Lanterns allow for a reliable light source that leaves your hands free for other tasks. Using an odorless oil will allow for steady light without fumes that can make some people ill. Lanterns can be hung from a hook on the wall to prevent accidental fires and the flame can be adjusted for the amount of light you feel is necessary at any given time. There are safer lanterns, however that can last as long as six days on one charge and these should be the first choice as they don’t allow the risk of fire.
Many of the foods stored in an emergency shelter can be eaten as they are. Having a way to heat food, however, can help add variety to your diet. Kids especially will feel comforted more with a warm bowl of soup or warm cereal. A stove that is meant for camping and is fueled by wood or instant fire starters will offer a way to cook and a certain measure of warmth if it gets cold.
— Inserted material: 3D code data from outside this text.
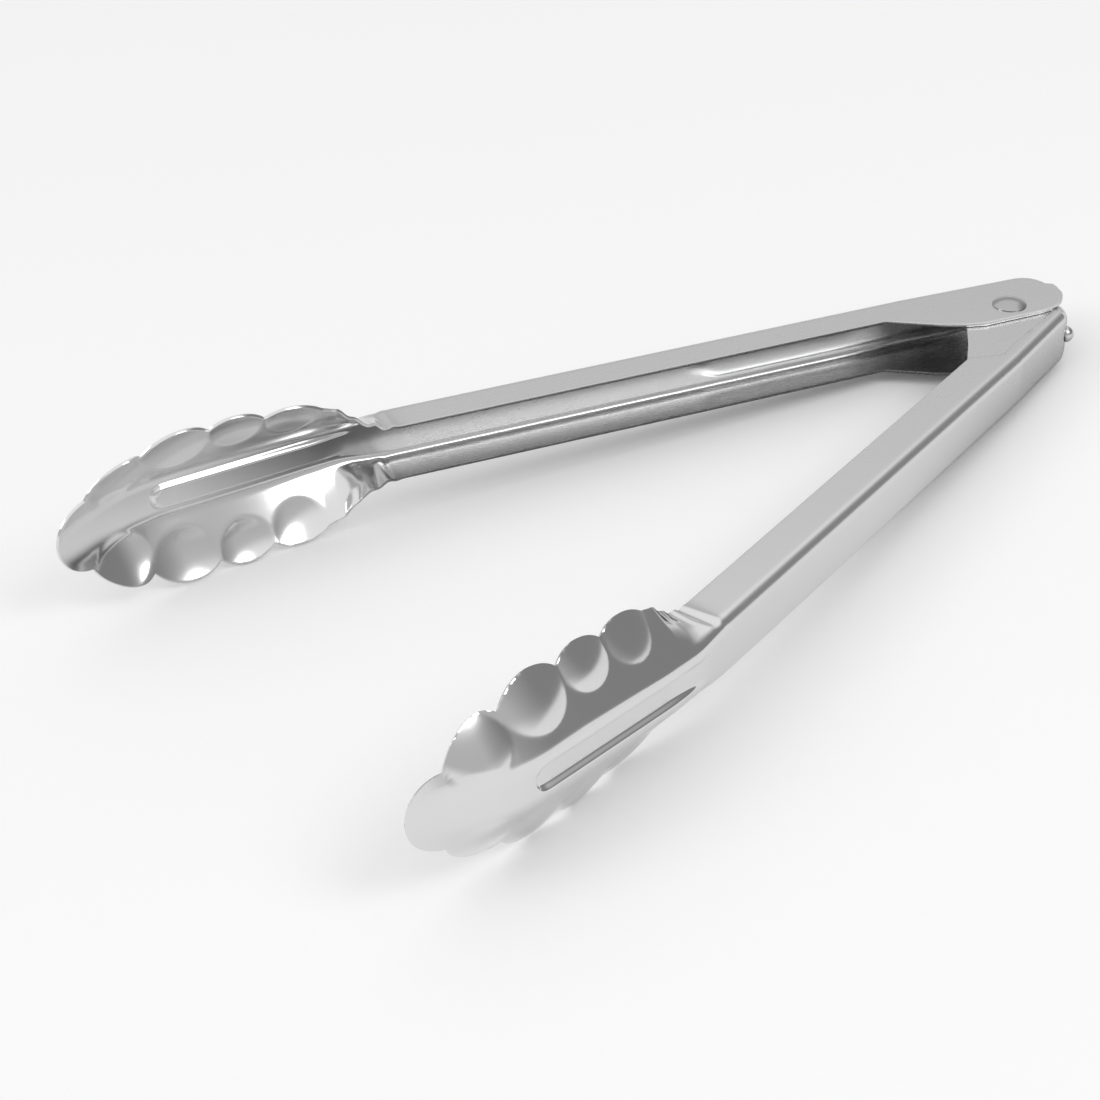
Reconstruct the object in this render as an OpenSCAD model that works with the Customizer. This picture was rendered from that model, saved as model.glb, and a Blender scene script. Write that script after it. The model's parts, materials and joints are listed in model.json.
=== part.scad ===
/* [Arms] */
// Distance from the pivot to the tip of each arm
arm_length = 285; // [270:1:300]
// Angle between each arm and the middle line when the tongs stand open
open_half_angle = 16.27; // [14:0.1:18]
// Thickness of the stainless sheet that both arms are stamped from
sheet = 0.8; // [0.6:0.05:0.9]
// Height of the channel section of the handles
channel_height = 16.5; // [15:0.1:18]
// Distance from the pivot plane to the outside of each handle's back
channel_offset = 17.5; // [16:0.1:19]
// Depth of the channel's side flanges
flange_depth = 12.2; // [11:0.1:13]
// Outside radius of the channel's bends
bend_radius = 2.8; // [2:0.1:3.2]

/* [Claws] */
// Where the channel starts to open into the claw
neck_start = 187; // [183:1:190]
// Radius of the round lobe at the tip
tip_lobe_radius = 10.5; // [9:0.1:12]
// How far the tip curls in past the arm's own plane
tip_inset = 5.3; // [4:0.1:6]
// Half the width of the flat floor between the bends of the claw
floor_half_width = 5.6; // [5.4:0.1:7]
// Depth of the stiffening rib pressed into the claw
rib_depth = 1.4; // [0:0.1:2]
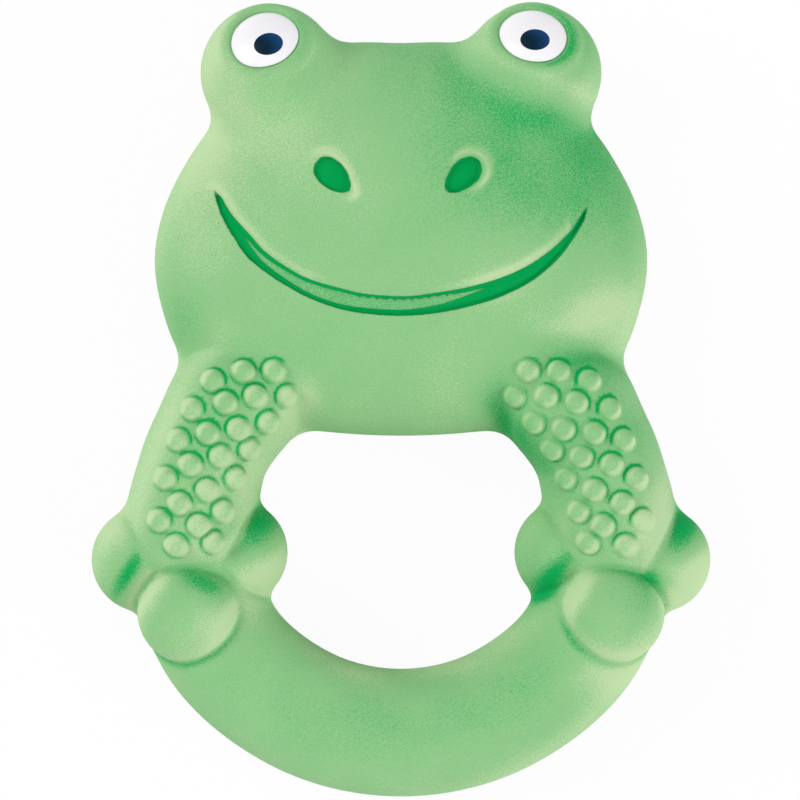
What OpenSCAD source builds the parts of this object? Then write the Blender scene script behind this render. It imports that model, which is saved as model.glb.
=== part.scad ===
// Squeaky frog bath toy: a hollow rubber frog that hugs a grip ring, with a squeaker in its back.
// Millimetres. The toy lies on its flat back: +Z comes out of the face and +Y is the top of the head.
// The origin is on the rest plane, in the middle of the toy's outline.

/* [Head] */
// Width of the head across the cheeks
head_w = 70.2; // [58:0.2:85]
// Height of the head from the chin to the brow
head_h = 56.3; // [47:0.1:68]
// Depth of the face in front of the parting plane
face_depth = 15; // [12.5:0.1:18]
// Radius of each eye dome
eye_r = 9.8; // [8:0.1:11.7]
// Distance between the centres of the eye domes
eye_spread = 37.4; // [31:0.1:45]
// Height of the eye domes' centres above the parting plane
eye_lift = 3.2; // [2:0.1:4]
// Diameter of the painted white of each eye
eye_white_d = 9.6; // [8:0.1:11.5]
// Width of each pupil
pupil_w = 4.2; // [3.4:0.1:5]
// How far the eyes look up, in degrees
gaze_up = 35; // [25:1:45]
// How far the eyes look outwards, in degrees
gaze_out = 3; // [0:1:8]

/* [Ring and arms] */
// Outer width of the grip ring
ring_w = 78.4; // [66:0.1:93]
// Distance from the ring's middle down to its lowest edge
ring_drop = 35.5; // [30:0.1:42]
// Distance from the ring's middle up to the chin
chin_rise = 15.9; // [13.3:0.1:19]
// Width of the ring's tube
tube_w = 18.2; // [15.2:0.1:21.8]
// Depth of the ring in front of the parting plane
ring_depth = 8.8; // [7.4:0.1:10.5]
// Depth of the arms in front of the parting plane
arm_depth = 10.9; // [9.2:0.1:13]
// Length of each arm along the ring, from the head to the palm
arm_length = 32; // [27:0.1:38]
// Radius of the toe balls
toe_r = 7.5; // [6.3:0.1:9]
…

Your family needs to know what is going on outside the safety of your shelter. Announcements regarding the safety of returning to the surface will be made through broadcasts, as will information on rescue teams and other matters that require immediate action. A hand-crank radio is your most reliable choice. You don’t have to worry about dead batteries and can keep it on at all times to keep some kind of contact with the outside world.
Leaving Your Shelter
When given the word through a broadcast, or after several days of no outside nuclear activity has passed, you will want to emerge from your shelter and try getting your life back to some semblance of normal. You may be able to return to your house or may have to spend time in some other living situation. Regardless, the possibility of electricity and heating being up and running is very low. You will need to find alternative ways to do many things until all is restored. The first hurtle is knowing if it is truly safe to emerge. Some things that you will need to get through this time follow.
You will need to know if radiation levels are within a safe zone and this can be done with the use of a Geiger counter. This will enable you to know whether or not it is safe to emerge from your shelter and whether or not your home or camp site is safe.
The greatest danger after a nuclear attack is breathing in fallout. Air masks will help keep you and your family safe until you are sure the air is okay to breathe.
Potassium Iodide Tablets
Your thyroid is in great danger from fallout. Potassium Iodide pills will eliminate up to 99 percent of the damage to your thyroid that can be done by radiation fallout.
Water Purification System
Local water plants may not be functioning and you will need to make sure there is pure water for drinking and cooking. Water purification tablets work well for this. Special water filtration units are also a good investment in case you must use water from a stream or other questionable source.
The best way to stay free of fallout issues is to shower every time you are exposed to the outside air. A portable hot shower unit can make a big difference between staying healthy or getting ill.
Getting some form of electricity going will make life a lot easier. One that is able to be charged by solar energy is ideal because the Sun is one thing you can count on.
These things will help keep you and your family safe and at least marginally comfortable until things get back up and running. Your shelter cook top may be replaced by a solar powered oven and even lanterns and some small appliances can be found that run on solar power. Radiation won’t affect the safety of foods, even garden ones as long as they are thoroughly washed, so food shouldn’t be an issue.
Having a tent and camping gear might also be helpful if you can’t immediately return to your home but you can always use your emergency shelter for protection from the elements and for sleeping. With preparation, you and your family can survive a nuclear war. Preparing now will help you have some comfort if the world becomes a place of chaos and uncertainty.